The big news is the Oilers won’t have a captain this season, as Andrew Ference will relinquish the “C” he’s worn for the last two years.

Ference will, however, remain part of the group and wear an “A” as part of a four-man alternate captain collective, one that also includes Jordan Eberle, Ryan Nugent-Hopkins and Taylor Hall.

The news of Ference being removed as captain doesn’t come as a huge surprise. The veteran d-man is a well-respected leader, but isn’t expected to be in the lineup every night this season.

The decision to go without a captain, though, is something of a surprise, especially given what new head coach Todd McLellan endured during his final season in San Jose.

The Sharks’ captaincy issue — stripping Joe Thornton, then going with four rotating alternates — was an ongoing problem, something that players, coaches and GM Doug Wilson had to repeatedly address until it blew up in spectacular fashion.

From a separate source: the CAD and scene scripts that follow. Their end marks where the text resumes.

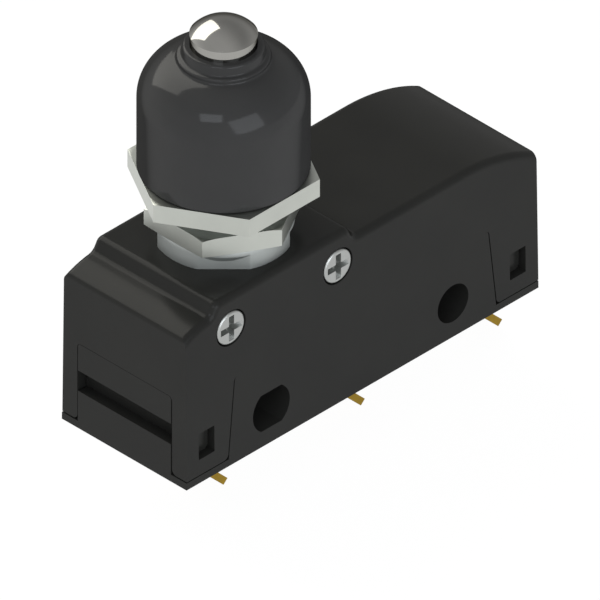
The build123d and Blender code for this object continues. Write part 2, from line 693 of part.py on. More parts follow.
def make_screw(x):
    """Cross screw with a low rounded head and a cross recess."""
    head_top = SCREW_SEAT_Y - SCREW_HEAD_HEIGHT
    head = cross_bar(x, SCREW_HEIGHT, head_top, SCREW_SEAT_Y, SCREW_HEAD_DIAMETER)
    head = fillet(head.edges().sort_by(Axis.Y)[0], SCREW_HEAD_ROUND)
    screw = head + cross_bar(x, SCREW_HEIGHT, SCREW_SEAT_Y, SCREW_SEAT_Y + SCREW_LENGTH, SCREW_DIAMETER)
    span = CROSS_SPAN / 2
    arm = CROSS_WIDTH / 2
    floor = head_top + CROSS_DEPTH
    front = head_top - CUT_MARGIN
    upright = block(x - arm, x + arm, front, floor, SCREW_HEIGHT - span, SCREW_HEIGHT + span)
    level_arm = block(x - span, x + span, front, floor, SCREW_HEIGHT - arm, SCREW_HEIGHT + arm)
    return screw - upright - level_arm


def make_tab(x, post_top):
    """Terminal blade: upright post in the base, bend under the case, pierced tab."""
    lean = math.radians(TERMINAL_BEND_ANGLE)
    tip = (x + TERMINAL_REACH * math.sin(lean), -TERMINAL_BEND_DROP - TERMINAL_REACH * math.cos(lean))
    path = FilletPolyline(
        _flat((x, post_top)),
        _flat((x, -TERMINAL_BEND_DROP)),
        _flat(tip),
        radius=TERMINAL_BEND_RADIUS,
    )
    section = trace(path, line_width=TERMINAL_THICKNESS)
    tab = Rot(90, 0, 0) * extrude(section, amount=TERMINAL_WIDTH / 2, both=True)
    hole_x = tip[0] - DETENT_FROM_TIP * math.sin(lean)
    hole_z = tip[1] + DETENT_FROM_TIP * math.cos(lean)
    drill = Cylinder(DETENT_DIAMETER / 2, TERMINAL_WIDTH)
    tab -= Pos(hole_x, 0, level(hole_z)) * Rot(0, 90 - TERMINAL_BEND_ANGLE, 0) * drill
    end = tab.edges().filter_by(lambda edge: is_tip_corner(edge, tip))
    return chamfer(end, TIP_CHAMFER)


def is_tip_corner(edge, tip):
    """True on the two short corner edges at the end of a tab."""
    middle = edge.center()
    near = math.hypot(middle.X - tip[0], middle.Z - level(tip[1])) < TERMINAL_THICKNESS
    return near and abs(middle.Y) > TERMINAL_WIDTH / 2 - TIP_CHAMFER


def arm_plate(x0, x1, z0, z1):
    """Level arm of a terminal inside the chamber, as wide as the contact blade."""
    half = BLADE_WIDTH / 2
    return block(min(x0, x1), max(x0, x1), -half, half, z0, z1)


def make_common_terminal():
    """Common terminal: the blade turns in the notch of its top arm; the lower arm is the anchor."""
    x = POST_X[0]
    top = PIVOT_HEIGHT + TERMINAL_THICKNESS / 2
    half = BLADE_WIDTH / 2
    tab = make_tab(x, top)
    bearing = arm_plate(x, PIVOT_X - BLADE_GAP, top - TERMINAL_THICKNESS, top)
    notch = PIVOT_BEAD_DIAMETER + 2 * BLADE_GAP
    bearing -= cross_bar(PIVOT_X, PIVOT_HEIGHT, -half, half, notch)
    anchor = arm_plate(x, PIVOT_X, ANCHOR_HEIGHT - TERMINAL_THICKNESS, ANCHOR_HEIGHT)
    return tab + bearing + anchor


def make_open_terminal():
    """Normally open terminal: its arm runs under the moving contact."""
    arm_top = NO_FACE - CONTACT_HEAD
    tab = make_tab(POST_X[1], arm_top)
    reach = CONTACT_X + CONTACT_DIAMETER / 2
    return tab + arm_plate(POST_X[1], reach, arm_top - TERMINAL_THICKNESS, arm_top)


def make_closed_terminal():
    """Normally closed terminal: its arm runs back over the moving contact."""
    arm_bottom = NC_FACE + CONTACT_HEAD
    arm_top = arm_bottom + TERMINAL_THICKNESS
    tab = make_tab(POST_X[2], arm_top)
    reach = CONTACT_X - CONTACT_DIAMETER / 2
    return tab + arm_plate(POST_X[2], reach, arm_bottom, arm_top)


def make_blade():
    """Contact blade with a rolled bead to turn on and a window for the snap spring."""
    half = BLADE_WIDTH / 2
    bead = cross_bar(PIVOT_X, PIVOT_HEIGHT, -half, half, PIVOT_BEAD_DIAMETER)
    blade = block(PIVOT_X, CONTACT_X + BLADE_TIP_MARGIN, -half, half, BLADE_HEIGHT, BLADE_TOP)
    hole = BLADE_WINDOW_WIDTH / 2
    far_x = BLADE_WINDOW_X + BLADE_WINDOW_LENGTH
    window = block(BLADE_WINDOW_X, far_x, -hole, hole, BLADE_HEIGHT, BLADE_TOP)
    return blade + bead - window - contact_rivet()


def contact_rivet():
    """Shank of the moving contact, through the blade."""
    return round_bar(CONTACT_X, BLADE_HEIGHT, BLADE_TOP, CONTACT_DIAMETER / 2)


def make_moving_contact():
    """Silver contact riveted through the blade, with a head on each side."""
    lower = round_bar(CONTACT_X, BLADE_HEIGHT - CONTACT_HEAD, BLADE_HEIGHT, CONTACT_DIAMETER)
    upper = round_bar(CONTACT_X, BLADE_TOP, BLADE_TOP + CONTACT_HEAD, CONTACT_DIAMETER)
    return lower + contact_rivet() + upper


def make_snap_spring():
    """Bowed strip that presses the blade into its notch and snaps it over."""
    start = (PIVOT_X + BLADE_GAP, ANCHOR_HEIGHT - TERMINAL_THICKNESS / 2)
    end_x = BLADE_WINDOW_X + BLADE_WINDOW_LENGTH - SNAP_SPRING_INSET
    end = (end_x, BLADE_HEIGHT - 2 * SNAP_SPRING_THICKNESS)
    middle = ((start[0] + end[0]) / 2, (start[1] + end[1]) / 2 - SNAP_SPRING_SAG)
    path = ThreePointArc(_flat(start), _flat(middle), _flat(end))
    strip = trace(path, line_width=SNAP_SPRING_THICKNESS)
    return Rot(90, 0, 0) * extrude(strip, amount=SNAP_SPRING_WIDTH / 2, both=True)


def make_springs():
    """The two coil springs, each with a hairline gap at both seats."""
    well_seat = SPRING_WELL_FLOOR + SEAT_GAP
    collar_seat = SPRING_COLLAR_TOP - SPRING_COLLAR_THICKNESS - SEAT_GAP
    pin_seat = PIN_TOP + SEAT_GAP
    bore_seat = STEM_BORE_TOP - SEAT_GAP
    return {
        "return_spring": make_coil(
            well_seat, collar_seat, RETURN_RADIUS, RETURN_WIRE, RETURN_TURNS
        ),
        "overtravel_spring": make_coil(
            pin_seat, bore_seat, OVERTRAVEL_RADIUS, OVERTRAVEL_WIRE, OVERTRAVEL_TURNS
        ),
    }


def all_pieces():
    """Every piece by its node's name."""
    pieces = {
        "base": make_base(),
        "cover": make_cover(),
        "bushing": make_bushing(),
        "lower_nut": make_nut(
            COLLAR_TOP, LOWER_NUT_THICKNESS, LOWER_NUT_FLATS, LOWER_NUT_TURN, LOWER_NUT_CHAMFER
        ),
        "panel_nut": make_nut(
            PANEL_NUT_BOTTOM, PANEL_NUT_THICKNESS, PANEL_NUT_FLATS, PANEL_NUT_TURN, 0
        ),
        "gaiter": make_gaiter(),
        "plunger": make_plunger(),
        "retaining_clip": make_clip(),
        "actuator_pin": make_pin(),
        "common_terminal": make_common_terminal(),
        "open_terminal": make_open_terminal(),
        "closed_terminal": make_closed_terminal(),
        "contact_blade": make_blade(),
        "moving_contact": make_moving_contact(),
        "open_contact": round_bar(CONTACT_X, NO_FACE - CONTACT_HEAD, NO_FACE, CONTACT_DIAMETER),
        "closed_contact": round_bar(CONTACT_X, NC_FACE, NC_FACE + CONTACT_HEAD, CONTACT_DIAMETER),
        "snap_spring": make_snap_spring(),
    }
    pieces.update(make_springs())
    for number, x in enumerate(screw_places(), start=1):
        pieces[f"cross_screw_{number}"] = make_screw(x)
    return pieces


os.makedirs("parts", exist_ok=True)
for name, piece in all_pieces().items():
    export_step(piece, f"parts/{name}.step")
    print(name, round(piece.volume, 2))
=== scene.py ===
import math

import bmesh
import bpy
from mathutils import Matrix, Vector


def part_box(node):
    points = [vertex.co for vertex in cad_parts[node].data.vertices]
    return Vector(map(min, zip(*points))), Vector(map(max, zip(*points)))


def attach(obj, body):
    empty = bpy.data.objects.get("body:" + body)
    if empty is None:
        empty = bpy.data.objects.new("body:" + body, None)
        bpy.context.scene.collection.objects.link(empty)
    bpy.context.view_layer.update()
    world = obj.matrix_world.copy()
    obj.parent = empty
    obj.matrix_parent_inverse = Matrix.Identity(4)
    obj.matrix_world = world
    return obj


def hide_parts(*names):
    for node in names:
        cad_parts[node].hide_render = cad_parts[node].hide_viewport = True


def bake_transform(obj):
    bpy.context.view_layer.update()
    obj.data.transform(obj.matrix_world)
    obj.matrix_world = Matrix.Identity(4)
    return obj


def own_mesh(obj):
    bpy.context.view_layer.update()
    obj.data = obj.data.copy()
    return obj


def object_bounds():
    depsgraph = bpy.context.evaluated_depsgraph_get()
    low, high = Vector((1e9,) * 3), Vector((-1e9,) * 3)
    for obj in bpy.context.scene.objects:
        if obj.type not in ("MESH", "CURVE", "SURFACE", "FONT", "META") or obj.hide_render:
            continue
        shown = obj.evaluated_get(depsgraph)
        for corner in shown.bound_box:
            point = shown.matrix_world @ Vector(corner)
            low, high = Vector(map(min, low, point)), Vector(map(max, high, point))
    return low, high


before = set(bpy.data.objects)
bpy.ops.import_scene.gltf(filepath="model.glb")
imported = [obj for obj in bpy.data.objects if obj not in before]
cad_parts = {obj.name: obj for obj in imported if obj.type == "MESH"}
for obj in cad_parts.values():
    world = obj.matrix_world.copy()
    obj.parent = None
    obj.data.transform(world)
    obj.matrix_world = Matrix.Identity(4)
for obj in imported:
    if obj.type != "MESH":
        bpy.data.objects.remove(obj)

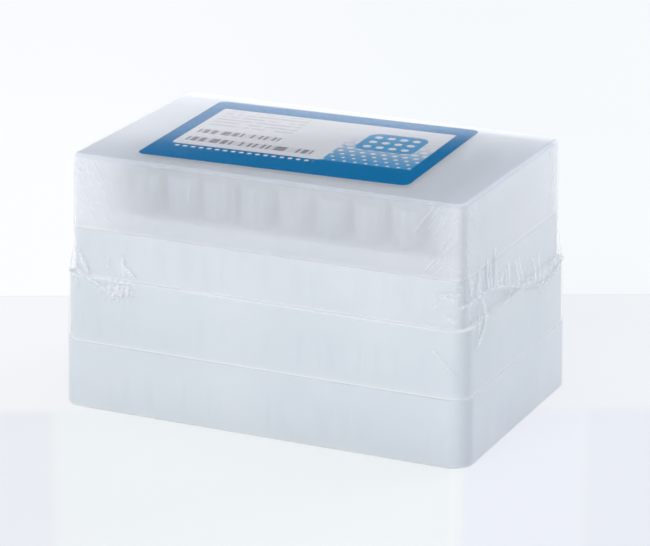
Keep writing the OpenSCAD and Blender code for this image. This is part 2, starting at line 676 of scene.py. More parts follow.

That said, the circumstances in Edmonton are quite different.

It’s believed the club’s intentionally keeping the captaincy vacant, on the assumption that Connor McDavid will evolve into a superstar and, subsequently, the club’s unquestioned leader.

Finally, McLellan noted that with Eberle currently sidelined, a fifth Oiler would be added to the leadership group — veteran forward Matt Hendricks, who will serve as a temporary alternate.